• Goal: Within the data that follows, set down exactly the lines from the one containing "obj.data.set_sharp_from_angle(angle=math.radians(30))" through the one containing "obj.parent = None", both ends included.
┌────────
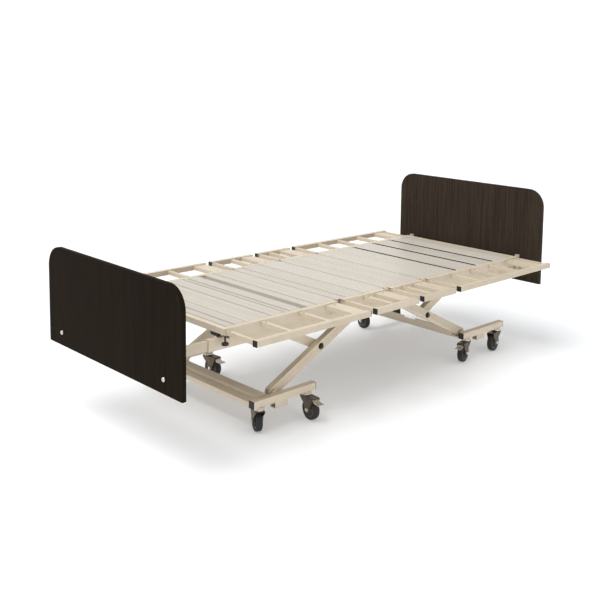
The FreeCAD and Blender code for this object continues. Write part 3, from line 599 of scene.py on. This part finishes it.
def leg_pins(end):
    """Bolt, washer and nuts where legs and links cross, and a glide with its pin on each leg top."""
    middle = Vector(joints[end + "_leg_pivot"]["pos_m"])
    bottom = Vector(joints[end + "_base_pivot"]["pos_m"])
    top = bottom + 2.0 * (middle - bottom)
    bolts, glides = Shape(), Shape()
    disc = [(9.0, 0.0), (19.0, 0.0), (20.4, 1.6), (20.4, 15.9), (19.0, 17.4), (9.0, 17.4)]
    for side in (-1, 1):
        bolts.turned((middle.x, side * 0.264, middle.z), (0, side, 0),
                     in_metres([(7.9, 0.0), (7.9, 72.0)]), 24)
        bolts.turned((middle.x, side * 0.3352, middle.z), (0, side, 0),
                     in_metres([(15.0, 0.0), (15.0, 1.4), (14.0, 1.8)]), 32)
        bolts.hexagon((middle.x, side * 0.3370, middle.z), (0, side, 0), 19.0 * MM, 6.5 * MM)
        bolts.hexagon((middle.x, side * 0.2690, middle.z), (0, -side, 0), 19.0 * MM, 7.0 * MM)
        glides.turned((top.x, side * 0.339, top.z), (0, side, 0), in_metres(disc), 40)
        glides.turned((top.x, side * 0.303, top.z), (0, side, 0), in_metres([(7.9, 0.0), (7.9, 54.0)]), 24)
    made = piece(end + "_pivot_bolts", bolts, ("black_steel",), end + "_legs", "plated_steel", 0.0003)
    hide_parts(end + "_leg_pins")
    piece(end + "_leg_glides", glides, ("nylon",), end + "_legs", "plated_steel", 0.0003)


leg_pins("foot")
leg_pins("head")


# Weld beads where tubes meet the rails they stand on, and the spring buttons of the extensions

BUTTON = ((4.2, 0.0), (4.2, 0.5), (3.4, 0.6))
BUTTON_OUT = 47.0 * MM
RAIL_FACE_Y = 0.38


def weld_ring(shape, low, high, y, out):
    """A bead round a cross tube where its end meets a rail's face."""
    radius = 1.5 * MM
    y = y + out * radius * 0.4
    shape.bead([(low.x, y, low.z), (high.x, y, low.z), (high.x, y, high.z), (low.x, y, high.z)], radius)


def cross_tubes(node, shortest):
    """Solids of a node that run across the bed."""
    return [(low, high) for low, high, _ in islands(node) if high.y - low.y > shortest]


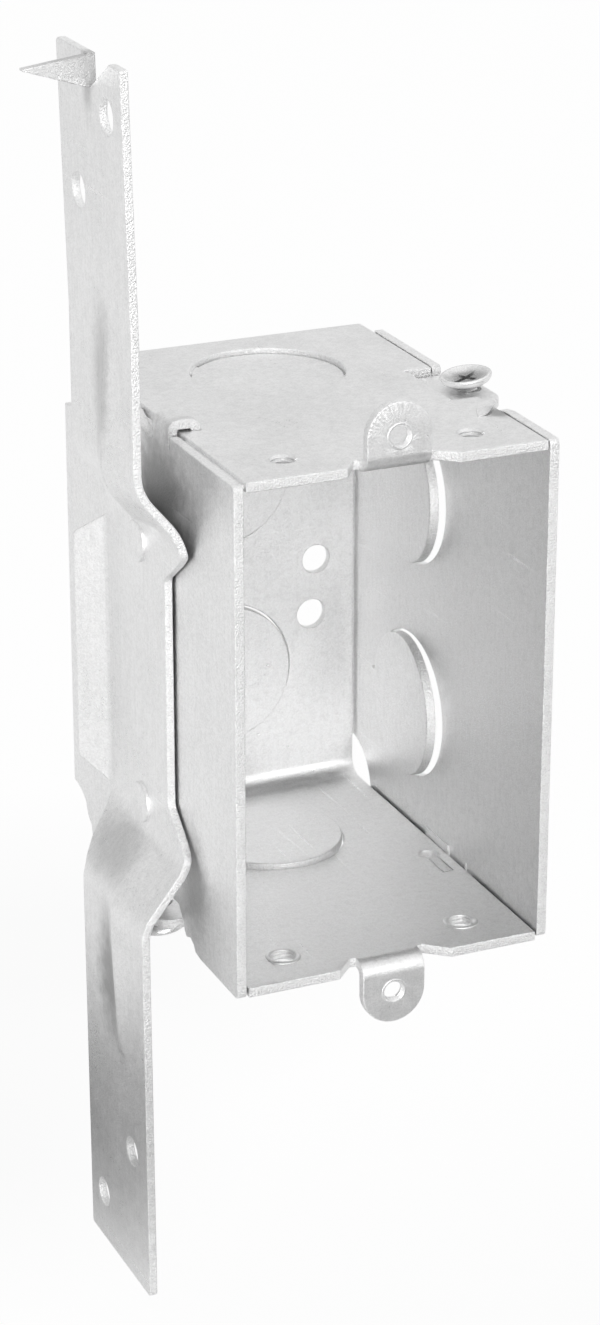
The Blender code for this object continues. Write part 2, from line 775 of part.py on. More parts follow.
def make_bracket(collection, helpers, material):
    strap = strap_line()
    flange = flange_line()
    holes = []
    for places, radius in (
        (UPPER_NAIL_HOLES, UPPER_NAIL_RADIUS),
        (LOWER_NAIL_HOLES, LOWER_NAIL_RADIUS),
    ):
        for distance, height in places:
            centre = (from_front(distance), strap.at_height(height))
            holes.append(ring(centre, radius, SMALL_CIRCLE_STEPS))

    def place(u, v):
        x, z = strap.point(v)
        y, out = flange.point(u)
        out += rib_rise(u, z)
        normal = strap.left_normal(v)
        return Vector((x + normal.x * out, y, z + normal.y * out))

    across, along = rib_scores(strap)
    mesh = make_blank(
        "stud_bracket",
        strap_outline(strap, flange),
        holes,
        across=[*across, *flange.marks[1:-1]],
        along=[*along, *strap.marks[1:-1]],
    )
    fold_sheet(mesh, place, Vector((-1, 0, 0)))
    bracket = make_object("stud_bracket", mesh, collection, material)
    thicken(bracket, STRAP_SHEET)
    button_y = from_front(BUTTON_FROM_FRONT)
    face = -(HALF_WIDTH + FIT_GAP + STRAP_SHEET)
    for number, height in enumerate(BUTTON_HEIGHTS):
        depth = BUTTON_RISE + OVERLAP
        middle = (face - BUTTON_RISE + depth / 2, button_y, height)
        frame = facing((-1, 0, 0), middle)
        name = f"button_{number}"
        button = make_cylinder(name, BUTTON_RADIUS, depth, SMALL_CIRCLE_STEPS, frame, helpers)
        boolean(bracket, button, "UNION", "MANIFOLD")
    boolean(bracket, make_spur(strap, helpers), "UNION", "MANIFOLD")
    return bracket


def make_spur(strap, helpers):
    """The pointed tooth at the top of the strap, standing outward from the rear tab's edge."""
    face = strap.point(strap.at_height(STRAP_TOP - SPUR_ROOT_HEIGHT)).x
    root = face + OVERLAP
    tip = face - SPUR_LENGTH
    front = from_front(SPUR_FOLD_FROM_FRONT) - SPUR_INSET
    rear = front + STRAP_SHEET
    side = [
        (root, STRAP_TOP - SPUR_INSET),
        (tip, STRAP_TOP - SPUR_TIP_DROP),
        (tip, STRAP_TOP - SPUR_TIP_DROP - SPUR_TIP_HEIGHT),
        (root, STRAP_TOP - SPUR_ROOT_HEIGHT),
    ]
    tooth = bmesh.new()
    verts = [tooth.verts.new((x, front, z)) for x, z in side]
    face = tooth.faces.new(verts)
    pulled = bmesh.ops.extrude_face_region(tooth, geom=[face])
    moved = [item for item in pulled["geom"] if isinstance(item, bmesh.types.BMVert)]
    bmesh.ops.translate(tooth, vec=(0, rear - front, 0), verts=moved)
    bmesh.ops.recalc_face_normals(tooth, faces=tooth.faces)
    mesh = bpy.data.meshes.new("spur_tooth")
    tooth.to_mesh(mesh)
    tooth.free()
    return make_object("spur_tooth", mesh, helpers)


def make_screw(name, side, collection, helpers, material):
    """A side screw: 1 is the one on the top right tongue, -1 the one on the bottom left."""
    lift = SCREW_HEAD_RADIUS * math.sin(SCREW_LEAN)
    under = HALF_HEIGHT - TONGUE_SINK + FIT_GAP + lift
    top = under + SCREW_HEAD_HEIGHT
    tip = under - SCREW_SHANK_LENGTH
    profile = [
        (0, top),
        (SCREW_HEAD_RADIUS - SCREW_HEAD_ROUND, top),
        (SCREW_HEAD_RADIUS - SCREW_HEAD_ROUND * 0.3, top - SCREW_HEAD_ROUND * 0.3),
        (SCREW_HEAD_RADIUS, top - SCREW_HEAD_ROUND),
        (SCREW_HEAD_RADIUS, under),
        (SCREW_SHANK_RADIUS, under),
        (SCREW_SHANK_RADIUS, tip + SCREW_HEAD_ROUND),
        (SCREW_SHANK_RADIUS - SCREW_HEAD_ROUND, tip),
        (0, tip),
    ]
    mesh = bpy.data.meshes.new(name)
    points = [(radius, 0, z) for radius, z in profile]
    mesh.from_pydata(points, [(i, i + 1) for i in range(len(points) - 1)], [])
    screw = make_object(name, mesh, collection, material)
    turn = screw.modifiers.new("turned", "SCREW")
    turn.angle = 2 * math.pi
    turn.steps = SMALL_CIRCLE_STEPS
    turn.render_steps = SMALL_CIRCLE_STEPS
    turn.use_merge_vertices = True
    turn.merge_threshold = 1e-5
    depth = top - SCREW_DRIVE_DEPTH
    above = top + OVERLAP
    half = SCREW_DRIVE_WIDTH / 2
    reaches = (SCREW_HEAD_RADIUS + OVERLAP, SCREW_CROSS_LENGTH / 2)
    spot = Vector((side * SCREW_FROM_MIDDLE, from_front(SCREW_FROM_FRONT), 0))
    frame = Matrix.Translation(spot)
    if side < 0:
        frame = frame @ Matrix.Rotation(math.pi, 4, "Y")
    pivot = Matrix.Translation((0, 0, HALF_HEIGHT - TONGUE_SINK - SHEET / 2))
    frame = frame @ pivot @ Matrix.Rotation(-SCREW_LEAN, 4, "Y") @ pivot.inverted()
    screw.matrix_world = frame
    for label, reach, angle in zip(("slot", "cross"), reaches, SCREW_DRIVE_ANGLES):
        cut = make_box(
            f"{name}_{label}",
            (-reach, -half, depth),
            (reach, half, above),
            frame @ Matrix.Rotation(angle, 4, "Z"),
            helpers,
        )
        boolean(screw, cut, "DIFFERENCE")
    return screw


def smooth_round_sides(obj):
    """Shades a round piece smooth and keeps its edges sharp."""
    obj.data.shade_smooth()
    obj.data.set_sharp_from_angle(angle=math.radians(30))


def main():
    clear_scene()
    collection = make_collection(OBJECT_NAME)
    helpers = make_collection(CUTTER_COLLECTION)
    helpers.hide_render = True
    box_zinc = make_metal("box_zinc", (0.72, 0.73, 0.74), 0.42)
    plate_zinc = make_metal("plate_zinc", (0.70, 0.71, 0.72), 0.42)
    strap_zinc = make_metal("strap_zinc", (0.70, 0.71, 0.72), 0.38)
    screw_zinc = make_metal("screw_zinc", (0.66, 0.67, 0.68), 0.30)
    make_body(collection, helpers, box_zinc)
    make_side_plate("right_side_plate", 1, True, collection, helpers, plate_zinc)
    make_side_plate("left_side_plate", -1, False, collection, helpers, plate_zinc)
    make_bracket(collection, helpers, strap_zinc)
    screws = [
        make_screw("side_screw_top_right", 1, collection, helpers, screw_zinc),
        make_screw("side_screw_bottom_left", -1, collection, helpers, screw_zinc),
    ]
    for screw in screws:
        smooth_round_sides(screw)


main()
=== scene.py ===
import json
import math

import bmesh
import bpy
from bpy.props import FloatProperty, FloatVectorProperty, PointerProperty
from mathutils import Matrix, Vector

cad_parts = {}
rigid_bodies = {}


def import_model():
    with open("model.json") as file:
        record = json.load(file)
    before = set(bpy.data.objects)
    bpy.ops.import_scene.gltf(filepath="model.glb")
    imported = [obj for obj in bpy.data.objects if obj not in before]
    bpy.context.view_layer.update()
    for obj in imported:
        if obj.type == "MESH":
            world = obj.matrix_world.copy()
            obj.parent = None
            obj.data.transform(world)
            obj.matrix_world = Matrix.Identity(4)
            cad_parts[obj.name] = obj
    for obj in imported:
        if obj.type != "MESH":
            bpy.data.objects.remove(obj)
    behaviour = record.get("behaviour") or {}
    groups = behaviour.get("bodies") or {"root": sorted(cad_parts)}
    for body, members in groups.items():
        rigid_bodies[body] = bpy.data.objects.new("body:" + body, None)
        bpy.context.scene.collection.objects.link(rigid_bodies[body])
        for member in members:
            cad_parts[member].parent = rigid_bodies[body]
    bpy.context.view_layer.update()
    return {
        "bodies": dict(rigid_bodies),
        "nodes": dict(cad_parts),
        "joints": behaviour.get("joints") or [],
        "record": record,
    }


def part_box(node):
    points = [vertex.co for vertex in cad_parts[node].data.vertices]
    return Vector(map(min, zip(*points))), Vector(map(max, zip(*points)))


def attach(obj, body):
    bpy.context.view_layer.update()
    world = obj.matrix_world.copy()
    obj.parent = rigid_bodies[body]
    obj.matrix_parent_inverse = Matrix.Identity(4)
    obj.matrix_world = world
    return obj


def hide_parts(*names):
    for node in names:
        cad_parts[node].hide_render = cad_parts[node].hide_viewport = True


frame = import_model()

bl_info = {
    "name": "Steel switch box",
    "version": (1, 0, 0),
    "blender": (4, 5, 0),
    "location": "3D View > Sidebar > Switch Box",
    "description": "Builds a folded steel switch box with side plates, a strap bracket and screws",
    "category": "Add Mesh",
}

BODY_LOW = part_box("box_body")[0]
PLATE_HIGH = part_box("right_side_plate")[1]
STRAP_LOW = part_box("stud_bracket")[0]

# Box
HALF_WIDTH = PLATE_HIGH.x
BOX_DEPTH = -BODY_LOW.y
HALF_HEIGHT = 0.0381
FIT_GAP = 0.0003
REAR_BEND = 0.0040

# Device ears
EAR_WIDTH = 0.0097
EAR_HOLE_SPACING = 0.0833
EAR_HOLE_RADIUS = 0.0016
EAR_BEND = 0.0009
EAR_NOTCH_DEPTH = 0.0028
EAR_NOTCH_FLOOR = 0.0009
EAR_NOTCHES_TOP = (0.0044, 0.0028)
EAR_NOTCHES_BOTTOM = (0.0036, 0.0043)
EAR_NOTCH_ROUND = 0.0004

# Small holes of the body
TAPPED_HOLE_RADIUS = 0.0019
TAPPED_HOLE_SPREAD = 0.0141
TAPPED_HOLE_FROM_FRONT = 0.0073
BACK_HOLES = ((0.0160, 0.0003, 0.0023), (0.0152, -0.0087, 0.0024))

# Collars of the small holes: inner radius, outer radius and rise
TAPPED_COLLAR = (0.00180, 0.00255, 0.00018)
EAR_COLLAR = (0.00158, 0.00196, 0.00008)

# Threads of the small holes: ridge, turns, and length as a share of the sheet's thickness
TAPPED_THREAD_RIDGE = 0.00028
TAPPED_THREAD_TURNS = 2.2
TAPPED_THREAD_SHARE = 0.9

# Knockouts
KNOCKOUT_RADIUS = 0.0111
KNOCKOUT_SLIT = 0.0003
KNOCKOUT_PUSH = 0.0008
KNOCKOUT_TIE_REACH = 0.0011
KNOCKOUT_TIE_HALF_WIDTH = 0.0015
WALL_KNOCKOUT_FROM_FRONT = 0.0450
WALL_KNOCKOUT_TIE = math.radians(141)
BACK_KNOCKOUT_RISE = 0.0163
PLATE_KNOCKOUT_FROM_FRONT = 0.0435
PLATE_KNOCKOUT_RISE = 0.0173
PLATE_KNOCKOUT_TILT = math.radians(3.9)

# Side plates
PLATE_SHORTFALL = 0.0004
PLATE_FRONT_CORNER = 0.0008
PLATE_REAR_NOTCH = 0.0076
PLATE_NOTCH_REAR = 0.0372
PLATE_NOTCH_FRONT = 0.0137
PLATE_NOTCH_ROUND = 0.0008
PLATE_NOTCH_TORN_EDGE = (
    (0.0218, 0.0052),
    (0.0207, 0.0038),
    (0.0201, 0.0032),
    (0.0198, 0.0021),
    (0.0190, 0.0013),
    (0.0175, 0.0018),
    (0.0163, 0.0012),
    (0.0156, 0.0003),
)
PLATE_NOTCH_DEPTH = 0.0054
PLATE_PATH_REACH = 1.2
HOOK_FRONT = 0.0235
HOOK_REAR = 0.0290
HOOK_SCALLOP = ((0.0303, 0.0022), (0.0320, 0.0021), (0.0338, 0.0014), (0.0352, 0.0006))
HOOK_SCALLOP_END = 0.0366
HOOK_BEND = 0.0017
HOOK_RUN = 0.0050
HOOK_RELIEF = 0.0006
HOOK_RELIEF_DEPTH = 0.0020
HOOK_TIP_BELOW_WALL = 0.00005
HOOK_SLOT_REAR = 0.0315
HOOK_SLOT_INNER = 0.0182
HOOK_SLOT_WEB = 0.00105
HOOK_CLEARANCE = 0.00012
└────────
• Expected answer:
    obj.data.set_sharp_from_angle(angle=math.radians(30))


def main():
    clear_scene()
    collection = make_collection(OBJECT_NAME)
    helpers = make_collection(CUTTER_COLLECTION)
    helpers.hide_render = True
    box_zinc = make_metal("box_zinc", (0.72, 0.73, 0.74), 0.42)
    plate_zinc = make_metal("plate_zinc", (0.70, 0.71, 0.72), 0.42)
    strap_zinc = make_metal("strap_zinc", (0.70, 0.71, 0.72), 0.38)
    screw_zinc = make_metal("screw_zinc", (0.66, 0.67, 0.68), 0.30)
    make_body(collection, helpers, box_zinc)
    make_side_plate("right_side_plate", 1, True, collection, helpers, plate_zinc)
    make_side_plate("left_side_plate", -1, False, collection, helpers, plate_zinc)
    make_bracket(collection, helpers, strap_zinc)
    screws = [
        make_screw("side_screw_top_right", 1, collection, helpers, screw_zinc),
        make_screw("side_screw_bottom_left", -1, collection, helpers, screw_zinc),
    ]
    for screw in screws:
        smooth_round_sides(screw)


main()
=== scene.py ===
import json
import math

import bmesh
import bpy
from bpy.props import FloatProperty, FloatVectorProperty, PointerProperty
from mathutils import Matrix, Vector

cad_parts = {}
rigid_bodies = {}


def import_model():
    with open("model.json") as file:
        record = json.load(file)
    before = set(bpy.data.objects)
    bpy.ops.import_scene.gltf(filepath="model.glb")
    imported = [obj for obj in bpy.data.objects if obj not in before]
    bpy.context.view_layer.update()
    for obj in imported:
        if obj.type == "MESH":
            world = obj.matrix_world.copy()
            obj.parent = None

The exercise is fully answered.